Available statuses: pending, paid, partially_paid, failed, refunded, partially_refunded, authorized
Parameters:
| Parameter | Type | Description |
|---|---|---|
$data | array | Order and status transition data |
$data = [
'order' => [
'id' => 123,
'payment_status' => 'paid'
],
'old_status' => 'pending',
'new_status' => 'paid'
];Example:
// Trigger fulfilment only when payment is confirmed
add_action('fluent_cart/payment_status_changed_to_paid', function ($data) {
$order = $data['order'];
// Queue async fulfilment job
as_enqueue_async_action('process_order_fulfilment', [
'order_id' => $order->id,
], 'fulfilment');
}, 10, 1);
// Alert the team when a payment fails
add_action('fluent_cart/payment_status_changed_to_failed', function ($data) {
wp_mail(
get_option('admin_email'),
'Payment Failed — Order #' . $data['order']->id,
'A payment attempt has failed. Check the gateway logs.'
);
}, 10, 1);Using the status-specific variant is cleaner than a big switch statement inside payment_status_changed. Pick the one that matches your use case and move on.
order_fully_refunded
fluent_cart/order_fully_refunded — Full refund processed
Fires when: An order receives a complete refund — every last penny returned. This is the nuclear option of refunds. If you granted access, sent a licence key, or did anything based on the original payment, this is where you undo all of it.
Parameters:
| Parameter | Type | Description |
|---|---|---|
$data | array | Order, refund details, transaction, and customer |
$data = [
'order' => [], // Order model
'refunded_items' => [], // All previously refunded items
'new_refunded_items' => [], // Items refunded in this action
'refunded_amount' => 10000, // Total refunded (cents)

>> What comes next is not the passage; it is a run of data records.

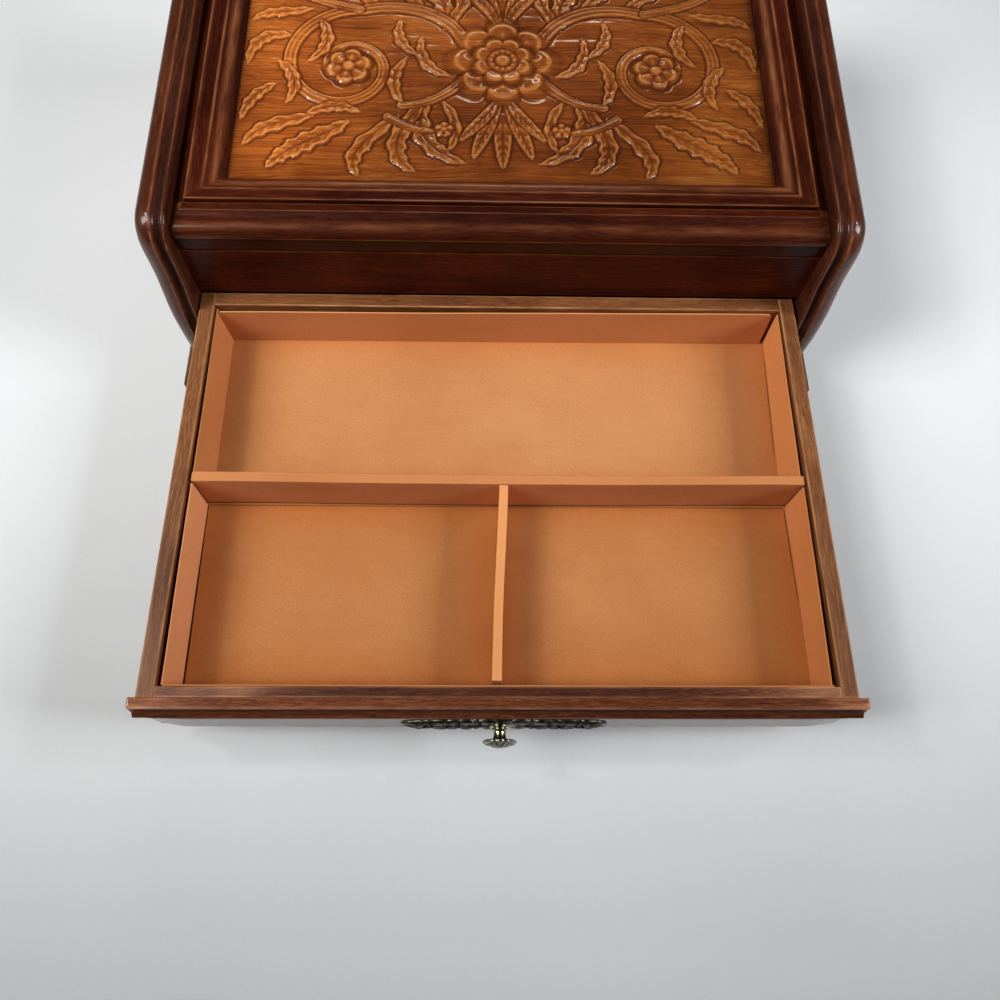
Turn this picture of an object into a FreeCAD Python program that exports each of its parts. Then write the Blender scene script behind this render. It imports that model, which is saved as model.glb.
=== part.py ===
import FreeCAD, Part
import os, math
from FreeCAD import Vector, Placement, Rotation

os.makedirs("parts", exist_ok=True)

# Valet jewellery box: a lidded upper compartment over one lipped drawer.
# Millimetres.  X to the right, Y to the back, Z up.  The origin is on the table,
# under the centre of the base.  The drawer is drawn pulled out; the lid is shut.

# ---------------------------------------------------------------- base
BASE_W = 282.4            # base board, left to right
BASE_D = 189.0            # base board, front to back
FELT_T = 1.0              # felt sheet glued under the base
BASE_TOP = 10.0           # top of the base board
# ---------------------------------------------------------------- carcase
CASE_W = 275.0            # over the two cheeks
CHEEK_T = 12.75           # cheek thickness
CASE_FRONT = -83.0        # foremost point of the cheeks
CASE_BACK = 92.5          # back face of cheeks and back panel
SLOPE = 3.66              # the lid and the cheeks' tops rise to the back, degrees
CHEEK_TOP0 = 95.8         # height of the cheeks' top edge at Y = 0
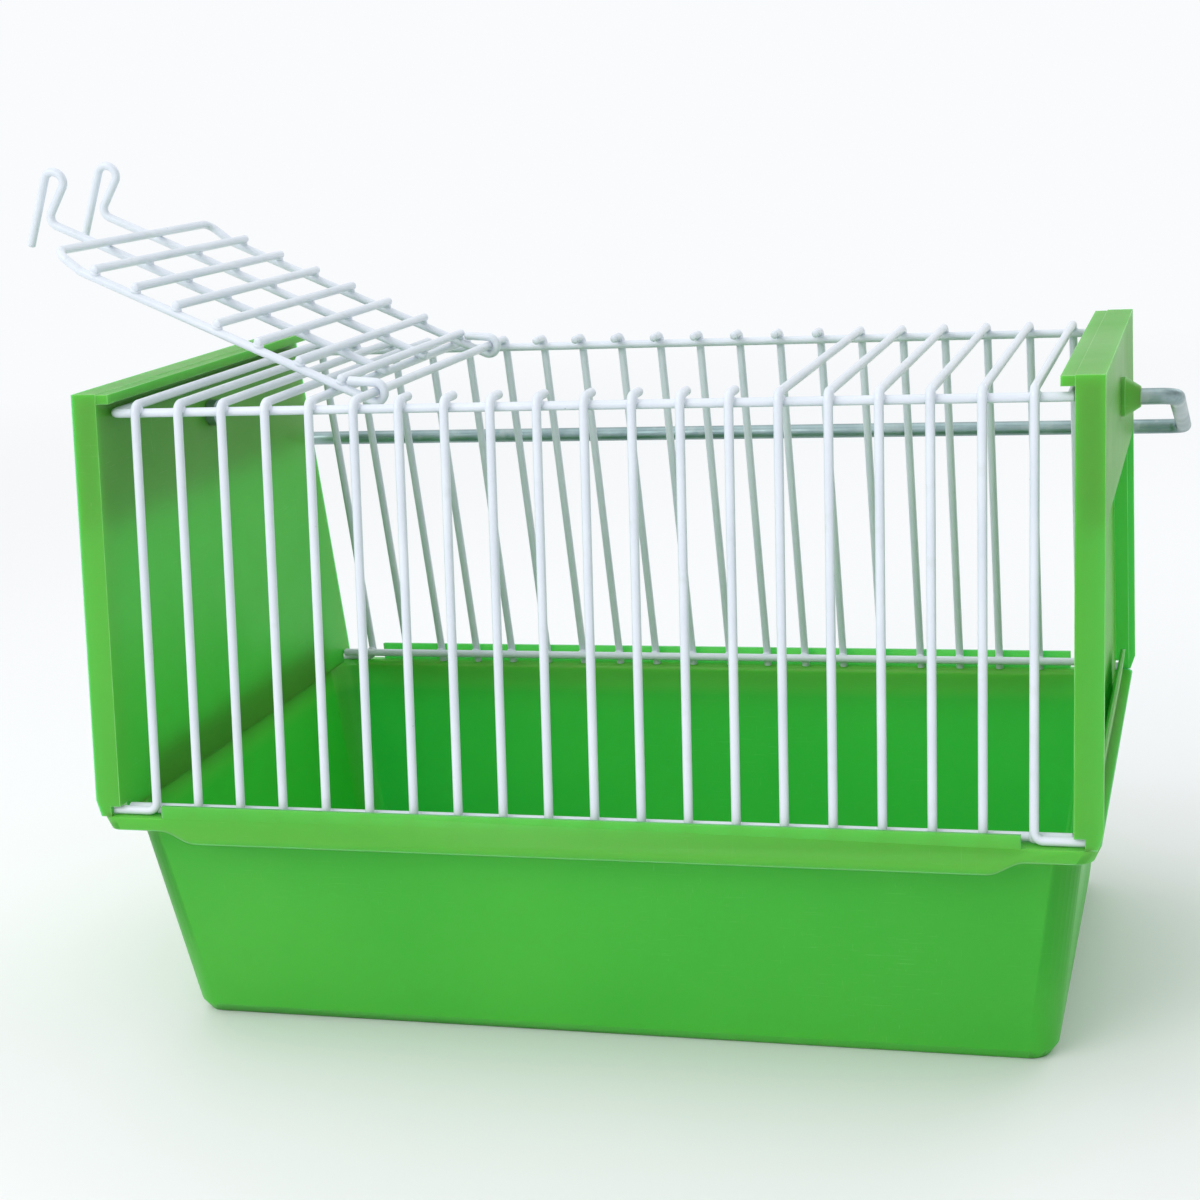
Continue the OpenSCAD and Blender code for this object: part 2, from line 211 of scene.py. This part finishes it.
def moulded_plastic(name, base, deep, worn_and_edge_highlight, roughness, subsurface, pale_above=None):
    """Semi-gloss moulded plastic: cloudy colour, mould grain, hairline scratches, paler edges,
    which are rubbed wear and, on the end panels, also a painted highlight.
    Above the height pale_above it's the paler green of the rim."""
    s = Shader(name)
    clouds = s.steps(s.noise(7, 4), 0.3, 0.7)
    color = s.mix(clouds, base, deep)
    if pale_above is not None:
        height = s.add("ShaderNodeSeparateXYZ")
        s.link(s.place, height.inputs["Vector"])
        rim = s.steps(height.outputs["Z"], pale_above - 0.004, pale_above + 0.002, 0, 0.8)
        color = s.mix(rim, color, PALE_GREEN)
    flow = s.steps(s.noise(3, 2, (1, 1, 5), 1.5), 0.35, 0.75, 0, 0.35)
    color = s.mix(flow, color, deep)
    scratch_h = s.steps(s.noise(60, 2, (1, 1, 34)), 0.66, 0.74)
    scratch_v = s.steps(s.noise(46, 2, (30, 30, 1)), 0.68, 0.76)
    scratches = s.maths("MAXIMUM", scratch_h, scratch_v)
    patches = s.steps(s.noise(9, 3), 0.5, 0.7)
    scratches = s.maths("MULTIPLY", scratches, patches)
    color = s.mix(s.maths("MULTIPLY", scratches, 0.22), color, worn_and_edge_highlight)
    # Rounded edges take the worn colour: rubbed wear on the tray, and on the end panels rubbed wear
    # plus a painted highlight along the edges.
    rubbed_and_highlit_edges = s.maths("MULTIPLY", s.attribute("edge_wear_and_highlight"), s.steps(s.noise(35, 4), 0.35, 0.7, 0.15, 0.8))
    color = s.mix(rubbed_and_highlit_edges, color, worn_and_edge_highlight)
    rough = s.steps(s.noise(14, 5), 0.3, 0.7, roughness - 0.05, roughness + 0.07)
    rough = s.maths("ADD", rough, s.maths("MULTIPLY", scratches, 0.12))
    grain = s.bump(s.noise(1500, 2), 0.10, 0.0002)
    waves = s.bump(s.noise(22, 2), 0.10, 0.002, grain)
    normal = s.bump(scratches, 0.12, 0.0002, waves)
    s.bsdf.inputs["IOR"].default_value = 1.42
    s.bsdf.inputs["Specular IOR Level"].default_value = 0.3
    s.bsdf.inputs["Subsurface Weight"].default_value = subsurface
    s.bsdf.inputs["Subsurface Radius"].default_value = (0.30, 1.0, 0.60)
    s.bsdf.inputs["Subsurface Scale"].default_value = 0.018
    return s.finish(color, rough, normal)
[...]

'manage_stock' => true, // Whether to restore stock
'transaction' => [], // Refund transaction
'customer' => [], // Customer model
'type' => 'full' // Always 'full'
];Example:
add_action('fluent_cart/order_fully_refunded', function ($data) {
$order = $data['order'];
$customer = $data['customer'];
// Revoke all access granted by this order
revoke_order_access($order->id);
// Deactivate any licence keys
deactivate_licences_for_order($order->id);
// Notify the customer
wp_mail(
$customer->email,
'Refund Processed — Order #' . $order->id,
sprintf(
'Your refund of %s %s has been processed.',
$order->currency,
number_format($data['refunded_amount'] / 100, 2)
)
);
}, 10, 1);FluentCart's built-in integration system also fires on full refunds, so if you're using integration feeds, your cleanup logic might already be handled. Check before you double-revoke.
order_partially_refunded
fluent_cart/order_partially_refunded — Partial refund processed
Fires when: An order gets a partial refund — some items or a partial amount returned, but not the full order. The data structure mirrors order_fully_refunded, but type is partial and the refunded amount won't match the order total.
Parameters:
| Parameter | Type | Description |
|---|---|---|
$data | array | Order, refund details, transaction, and customer |
$data = [
'order' => [],
'refunded_items' => [],
'new_refunded_items' => [],
'refunded_amount' => 3000, // Partial amount (cents)
'manage_stock' => true,
'transaction' => [],
'customer' => [],
'type' => 'partial'
];Example:
add_action('fluent_cart/order_partially_refunded', function ($data) {
$order = $data['order'];
// Check which specific items were refunded and revoke only those
foreach ($data['new_refunded_items'] as $item) {
$courseId = get_post_meta($item->product_id, '_linked_course_id', true);
if ($courseId) {
unenrol_user_from_course($order->customer_id, $courseId);
}
}
// Log for accounting reconciliation
as_enqueue_async_action('sync_partial_refund_to_accounting', [
'order_id' => $order->id,
'refunded_amount' => $data['refunded_amount'],
'items' => wp_list_pluck($data['new_refunded_items'], 'product_id'),
], 'accounting');
}, 10, 1);Partial refunds are trickier than full ones — you need to figure out what was refunded and adjust access accordingly. The new_refunded_items array tells you exactly which items were part of this specific refund action, while refunded_items contains the cumulative history.